Improved Student Support at Scale

The project resulted in a human centred AI agent that significantly improved accessibility, efficiency, and trust in student services. Previously, students often fell through the cracks because support staff were overwhelmed with high volumes of non-urgent enquiries, leaving limited capacity to address critical or time-sensitive cases. Many students could not access guidance outside office hours, and urgent needs sometimes went unnoticed. The AI agent addressed this by providing 24/7 access to accurate, reliable support for common enquiries, simplifying complex institutional information into clear, actionable steps, and ensuring students with urgent needs were escalated to human advisors without delay. Staff were able to focus on high priority cases, improving triage quality and reducing the risk of important enquiries being missed.

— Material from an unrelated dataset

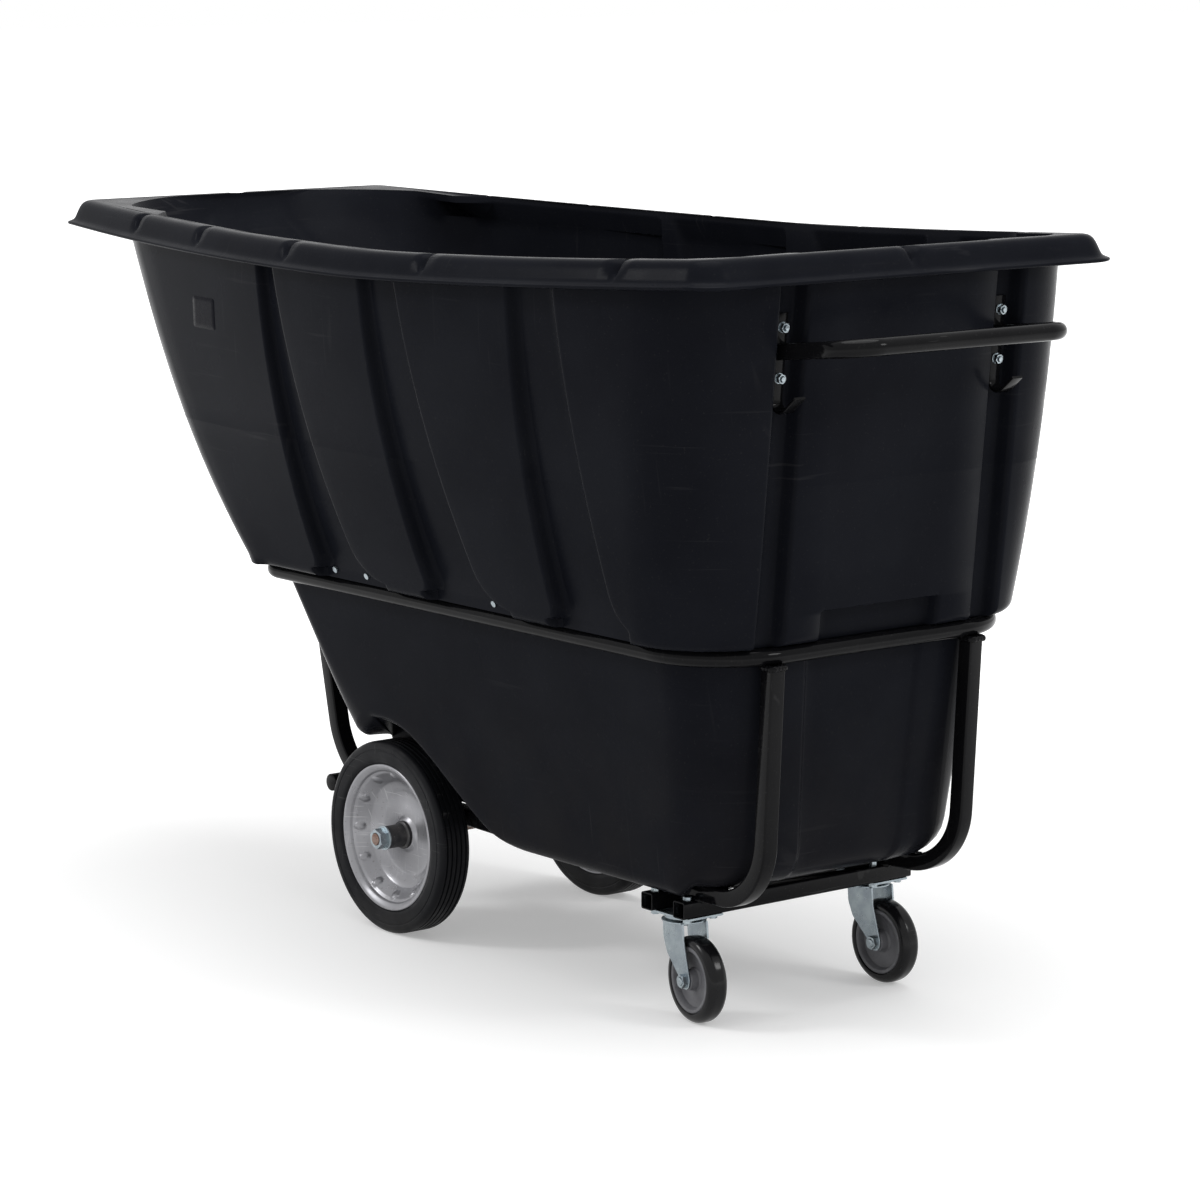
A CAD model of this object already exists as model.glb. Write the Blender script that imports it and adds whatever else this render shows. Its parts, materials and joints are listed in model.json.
import json
import math

import bmesh
import bpy
import numpy as np
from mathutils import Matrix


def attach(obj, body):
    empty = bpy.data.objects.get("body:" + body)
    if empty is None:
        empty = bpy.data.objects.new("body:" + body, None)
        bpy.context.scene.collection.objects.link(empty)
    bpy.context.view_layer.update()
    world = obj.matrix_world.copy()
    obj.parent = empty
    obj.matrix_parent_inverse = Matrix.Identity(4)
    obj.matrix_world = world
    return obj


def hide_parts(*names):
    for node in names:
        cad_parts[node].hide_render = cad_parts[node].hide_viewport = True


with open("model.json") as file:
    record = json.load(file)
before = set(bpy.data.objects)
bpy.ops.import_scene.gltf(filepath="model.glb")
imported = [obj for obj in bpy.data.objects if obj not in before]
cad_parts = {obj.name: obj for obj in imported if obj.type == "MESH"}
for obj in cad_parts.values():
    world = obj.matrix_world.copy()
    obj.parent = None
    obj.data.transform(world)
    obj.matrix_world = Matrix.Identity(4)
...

The system also built trust through transparent behaviour, policy aligned responses, and responsible handover to human support, demonstrating how AI can enhance rather than replace human services at scale.

Through this process, I was struck by how closely AI processing mirrors aspects of human cognition—interpreting context, recognising patterns, and navigating decisions in ways that resemble human problem solving. Conversational design, user research, and iterative prototyping reinforced the importance of empathetic language, recovery flows, and carefully designed guardrails. Working with institutional content highlighted the critical role of quality and structure in AI performance. Overall, the project strengthened my understanding of responsible, human centred AI design as an iterative, multidisciplinary practice that addresses real student needs, institutional constraints, and the fascinating parallels between human and artificial cognition.